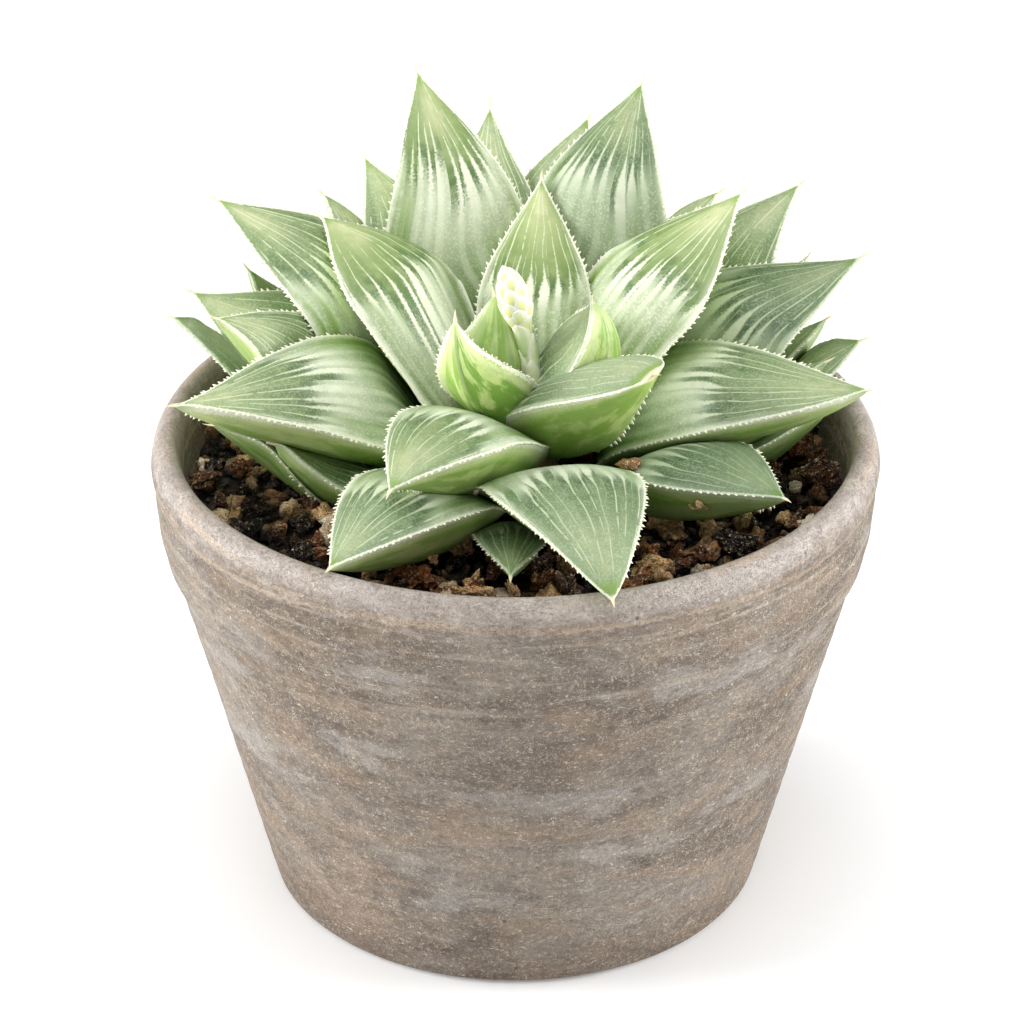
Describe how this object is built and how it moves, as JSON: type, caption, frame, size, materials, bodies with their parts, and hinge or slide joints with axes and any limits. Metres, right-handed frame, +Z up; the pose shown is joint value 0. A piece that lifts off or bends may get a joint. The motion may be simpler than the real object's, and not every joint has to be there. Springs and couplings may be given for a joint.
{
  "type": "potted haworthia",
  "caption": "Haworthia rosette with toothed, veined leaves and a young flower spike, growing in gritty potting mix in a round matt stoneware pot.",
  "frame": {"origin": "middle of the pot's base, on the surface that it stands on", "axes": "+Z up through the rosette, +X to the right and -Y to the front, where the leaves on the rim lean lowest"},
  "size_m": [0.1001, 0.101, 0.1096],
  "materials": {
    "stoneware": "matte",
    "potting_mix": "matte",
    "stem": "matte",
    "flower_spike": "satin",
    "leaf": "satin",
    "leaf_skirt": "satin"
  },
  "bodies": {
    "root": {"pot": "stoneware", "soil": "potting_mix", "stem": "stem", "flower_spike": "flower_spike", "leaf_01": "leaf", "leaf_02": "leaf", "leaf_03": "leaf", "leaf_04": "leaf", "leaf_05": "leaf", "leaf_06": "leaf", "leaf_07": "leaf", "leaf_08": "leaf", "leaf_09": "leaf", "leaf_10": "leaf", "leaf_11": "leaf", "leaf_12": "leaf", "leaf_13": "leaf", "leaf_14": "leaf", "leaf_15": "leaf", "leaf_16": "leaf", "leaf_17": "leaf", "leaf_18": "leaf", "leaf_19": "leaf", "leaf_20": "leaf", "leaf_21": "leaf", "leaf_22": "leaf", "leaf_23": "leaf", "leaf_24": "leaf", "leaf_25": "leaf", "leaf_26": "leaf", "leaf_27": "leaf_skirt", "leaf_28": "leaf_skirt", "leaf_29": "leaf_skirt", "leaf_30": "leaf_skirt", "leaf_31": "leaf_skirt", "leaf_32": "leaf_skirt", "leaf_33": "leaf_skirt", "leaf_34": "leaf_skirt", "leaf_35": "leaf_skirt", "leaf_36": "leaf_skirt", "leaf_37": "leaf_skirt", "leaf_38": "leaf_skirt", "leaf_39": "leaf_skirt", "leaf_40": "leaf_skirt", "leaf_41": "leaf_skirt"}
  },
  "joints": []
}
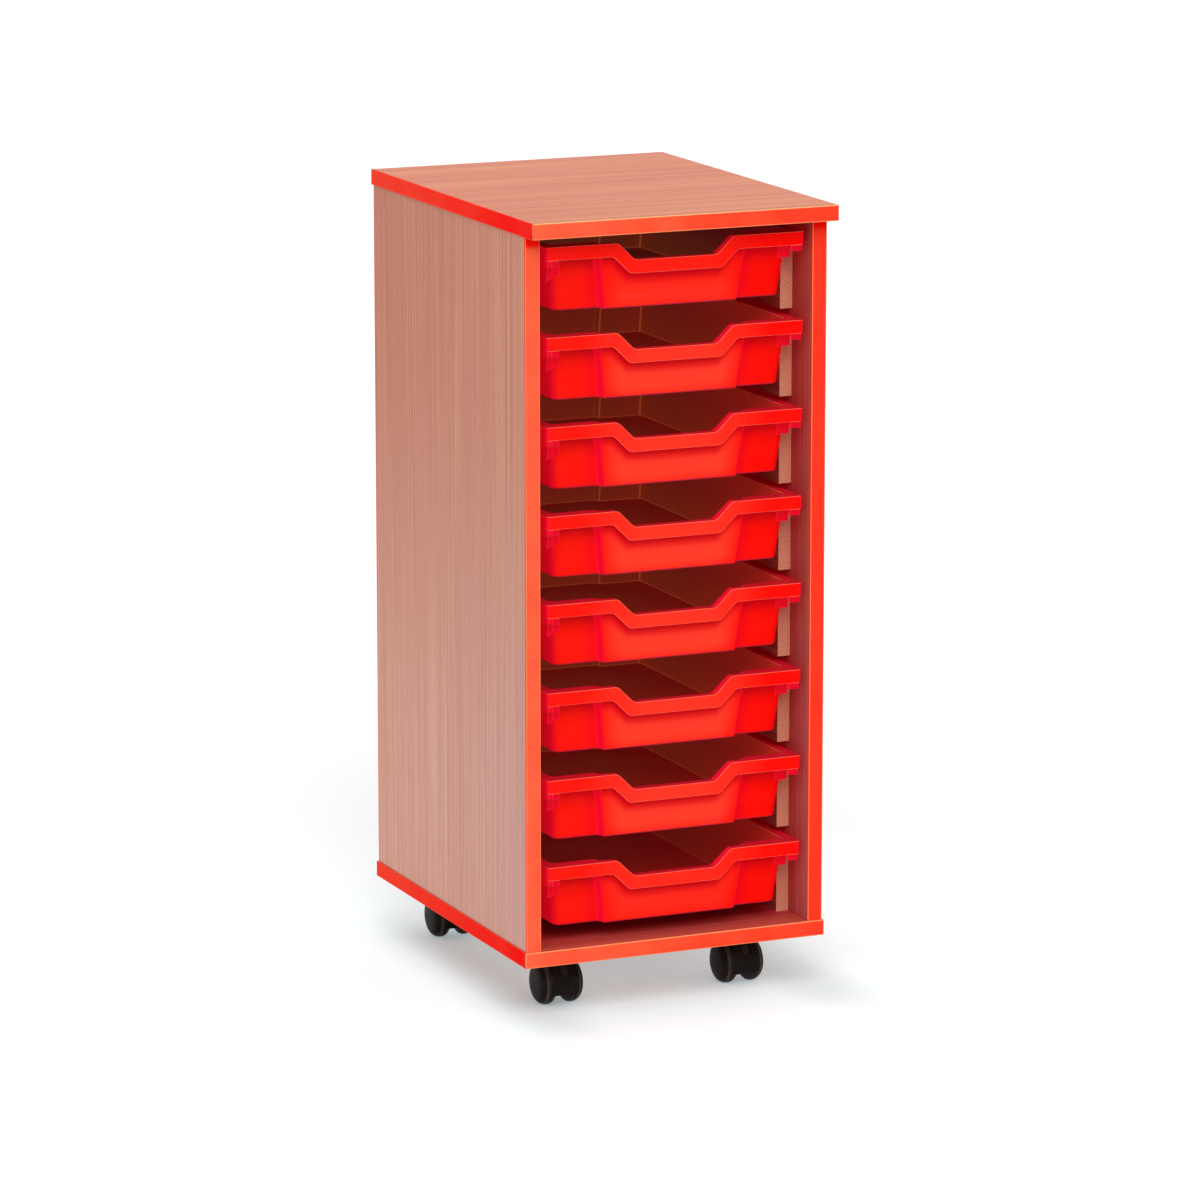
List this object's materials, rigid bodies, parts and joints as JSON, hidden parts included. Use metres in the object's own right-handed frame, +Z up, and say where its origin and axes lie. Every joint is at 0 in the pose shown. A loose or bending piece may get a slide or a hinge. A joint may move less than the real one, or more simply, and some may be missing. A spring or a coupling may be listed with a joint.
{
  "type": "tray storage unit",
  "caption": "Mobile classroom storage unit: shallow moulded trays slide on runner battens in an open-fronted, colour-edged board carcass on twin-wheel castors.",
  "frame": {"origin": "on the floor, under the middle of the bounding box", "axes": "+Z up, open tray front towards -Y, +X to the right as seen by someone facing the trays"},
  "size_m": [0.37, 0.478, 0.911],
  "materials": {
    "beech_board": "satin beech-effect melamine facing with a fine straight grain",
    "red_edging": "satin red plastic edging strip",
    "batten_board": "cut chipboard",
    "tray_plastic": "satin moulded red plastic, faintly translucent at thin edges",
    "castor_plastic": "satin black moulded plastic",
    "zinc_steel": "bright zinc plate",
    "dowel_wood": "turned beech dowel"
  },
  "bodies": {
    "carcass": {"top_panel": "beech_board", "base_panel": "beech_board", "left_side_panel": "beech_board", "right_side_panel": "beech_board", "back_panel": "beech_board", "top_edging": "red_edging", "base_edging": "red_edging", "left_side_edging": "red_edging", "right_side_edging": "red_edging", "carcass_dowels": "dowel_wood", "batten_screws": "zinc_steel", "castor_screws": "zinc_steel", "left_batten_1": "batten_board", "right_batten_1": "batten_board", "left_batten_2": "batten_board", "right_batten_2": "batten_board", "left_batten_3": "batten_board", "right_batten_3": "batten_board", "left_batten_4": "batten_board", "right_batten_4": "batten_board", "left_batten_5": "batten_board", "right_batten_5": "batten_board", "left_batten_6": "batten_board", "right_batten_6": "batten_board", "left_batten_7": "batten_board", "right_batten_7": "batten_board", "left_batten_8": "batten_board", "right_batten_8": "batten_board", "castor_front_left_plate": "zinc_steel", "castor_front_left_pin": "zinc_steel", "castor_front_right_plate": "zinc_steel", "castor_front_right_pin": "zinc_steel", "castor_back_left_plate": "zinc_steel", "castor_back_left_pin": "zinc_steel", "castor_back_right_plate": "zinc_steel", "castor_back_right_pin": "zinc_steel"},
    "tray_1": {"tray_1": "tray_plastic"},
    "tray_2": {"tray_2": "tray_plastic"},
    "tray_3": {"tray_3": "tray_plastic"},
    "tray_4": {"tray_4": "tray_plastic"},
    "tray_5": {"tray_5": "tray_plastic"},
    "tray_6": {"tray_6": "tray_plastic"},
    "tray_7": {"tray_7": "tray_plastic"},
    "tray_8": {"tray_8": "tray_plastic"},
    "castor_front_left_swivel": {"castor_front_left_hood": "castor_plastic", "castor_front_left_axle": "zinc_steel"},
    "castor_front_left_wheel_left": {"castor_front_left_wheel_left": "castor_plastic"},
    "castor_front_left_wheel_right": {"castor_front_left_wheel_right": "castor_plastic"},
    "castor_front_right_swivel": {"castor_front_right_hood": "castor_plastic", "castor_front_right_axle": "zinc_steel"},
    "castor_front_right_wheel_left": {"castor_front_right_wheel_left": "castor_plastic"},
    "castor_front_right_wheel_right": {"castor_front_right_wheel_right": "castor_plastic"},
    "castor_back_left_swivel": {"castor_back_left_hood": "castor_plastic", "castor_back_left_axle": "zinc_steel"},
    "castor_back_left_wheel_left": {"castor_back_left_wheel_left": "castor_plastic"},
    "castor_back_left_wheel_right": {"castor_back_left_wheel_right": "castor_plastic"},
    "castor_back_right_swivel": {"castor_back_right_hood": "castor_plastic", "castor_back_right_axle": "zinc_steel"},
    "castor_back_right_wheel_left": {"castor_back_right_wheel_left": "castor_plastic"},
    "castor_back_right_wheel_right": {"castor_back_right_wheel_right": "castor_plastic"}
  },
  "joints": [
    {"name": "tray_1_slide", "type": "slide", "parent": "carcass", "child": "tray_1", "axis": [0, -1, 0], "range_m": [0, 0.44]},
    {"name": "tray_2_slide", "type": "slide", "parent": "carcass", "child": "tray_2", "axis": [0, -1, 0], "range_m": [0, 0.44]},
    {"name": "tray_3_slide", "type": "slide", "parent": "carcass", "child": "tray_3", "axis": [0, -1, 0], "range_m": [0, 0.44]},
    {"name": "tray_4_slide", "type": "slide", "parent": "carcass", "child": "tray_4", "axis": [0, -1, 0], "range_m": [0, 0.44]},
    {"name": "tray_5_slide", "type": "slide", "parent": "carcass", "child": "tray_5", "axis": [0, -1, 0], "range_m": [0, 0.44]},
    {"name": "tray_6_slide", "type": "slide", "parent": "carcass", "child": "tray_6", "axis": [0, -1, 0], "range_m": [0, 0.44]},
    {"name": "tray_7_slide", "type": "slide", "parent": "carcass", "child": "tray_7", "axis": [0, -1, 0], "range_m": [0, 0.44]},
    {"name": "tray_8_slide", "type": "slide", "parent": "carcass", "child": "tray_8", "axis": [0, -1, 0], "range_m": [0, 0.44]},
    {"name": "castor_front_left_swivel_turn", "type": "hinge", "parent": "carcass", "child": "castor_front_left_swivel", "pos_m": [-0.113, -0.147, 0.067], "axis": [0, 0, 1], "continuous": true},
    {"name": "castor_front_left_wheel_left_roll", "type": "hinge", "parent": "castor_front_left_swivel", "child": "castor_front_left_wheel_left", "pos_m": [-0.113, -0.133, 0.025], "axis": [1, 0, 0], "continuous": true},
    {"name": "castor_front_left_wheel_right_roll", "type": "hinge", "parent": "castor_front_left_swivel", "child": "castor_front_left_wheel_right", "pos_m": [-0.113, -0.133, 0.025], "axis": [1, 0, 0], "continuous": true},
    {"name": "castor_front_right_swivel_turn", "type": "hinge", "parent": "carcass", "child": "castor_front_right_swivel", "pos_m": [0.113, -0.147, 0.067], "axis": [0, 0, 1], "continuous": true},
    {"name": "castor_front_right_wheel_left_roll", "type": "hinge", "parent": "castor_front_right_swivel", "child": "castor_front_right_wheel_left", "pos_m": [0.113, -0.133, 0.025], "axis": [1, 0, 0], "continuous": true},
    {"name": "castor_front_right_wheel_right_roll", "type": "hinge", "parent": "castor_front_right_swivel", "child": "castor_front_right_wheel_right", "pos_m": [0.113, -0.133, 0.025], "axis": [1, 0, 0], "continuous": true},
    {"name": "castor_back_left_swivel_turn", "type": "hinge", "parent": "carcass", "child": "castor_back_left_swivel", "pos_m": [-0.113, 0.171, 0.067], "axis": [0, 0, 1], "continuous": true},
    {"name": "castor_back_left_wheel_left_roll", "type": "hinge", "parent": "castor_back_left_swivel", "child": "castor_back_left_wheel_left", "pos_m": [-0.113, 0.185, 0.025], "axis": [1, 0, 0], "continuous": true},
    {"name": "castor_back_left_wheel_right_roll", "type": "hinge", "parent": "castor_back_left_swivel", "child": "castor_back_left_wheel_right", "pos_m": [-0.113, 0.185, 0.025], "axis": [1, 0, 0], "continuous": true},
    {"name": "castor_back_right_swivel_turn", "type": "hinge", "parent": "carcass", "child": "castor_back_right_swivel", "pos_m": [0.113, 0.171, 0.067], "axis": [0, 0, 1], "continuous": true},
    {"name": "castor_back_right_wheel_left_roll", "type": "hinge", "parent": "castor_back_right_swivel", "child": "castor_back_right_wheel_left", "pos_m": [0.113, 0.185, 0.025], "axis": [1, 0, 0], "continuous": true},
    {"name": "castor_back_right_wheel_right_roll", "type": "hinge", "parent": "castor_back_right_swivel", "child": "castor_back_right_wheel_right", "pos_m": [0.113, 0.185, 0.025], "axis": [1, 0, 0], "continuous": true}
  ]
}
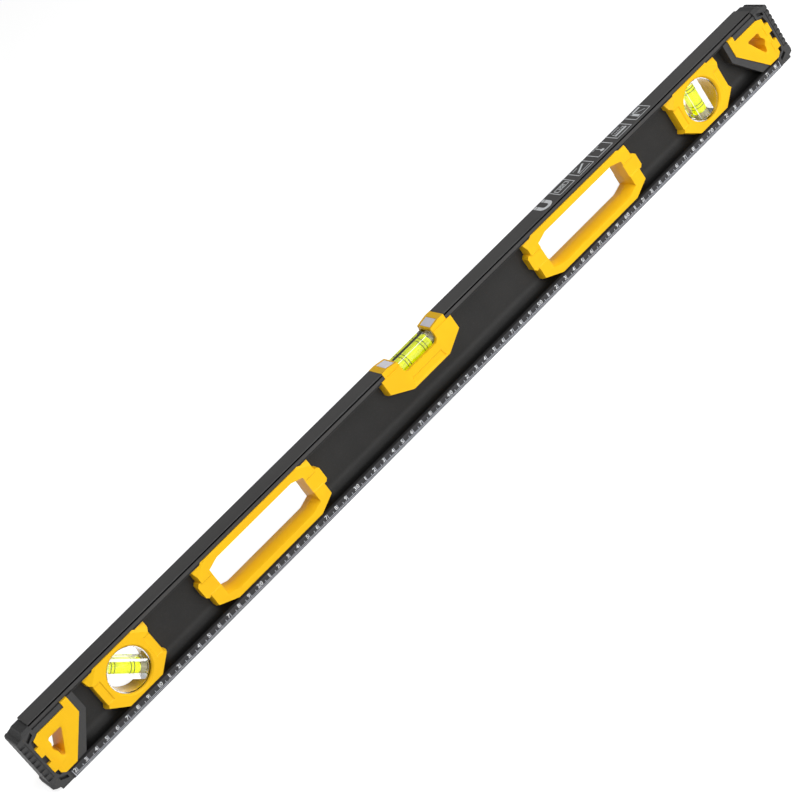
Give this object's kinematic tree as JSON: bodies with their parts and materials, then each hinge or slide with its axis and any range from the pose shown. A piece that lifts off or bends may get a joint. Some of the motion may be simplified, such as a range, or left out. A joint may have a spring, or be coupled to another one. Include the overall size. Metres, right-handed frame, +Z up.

EXERCISE INSTRUCTIONS:
Look through the entries above and list every line containing "origin".

ANSWER IN FULL:
  "frame": {"origin": "middle of the pot's base, on the surface that it stands on", "axes": "+Z up through the rosette, +X to the right and -Y to the front, where the leaves on the rim lean lowest"},
List this object's materials, rigid bodies, parts and joints as JSON, hidden parts included. Use metres in the object's own right-handed frame, +Z up, and say where its origin and axes lie. Every joint is at 0 in the pose shown. A loose or bending piece may get a slide or a hinge. A joint may move less than the real one, or more simply, and some may be missing. A spring or a coupling may be listed with a joint.
  "frame": {"origin": "on the floor, under the middle of the bounding box", "axes": "+Z up, open tray front towards -Y, +X to the right as seen by someone facing the trays"},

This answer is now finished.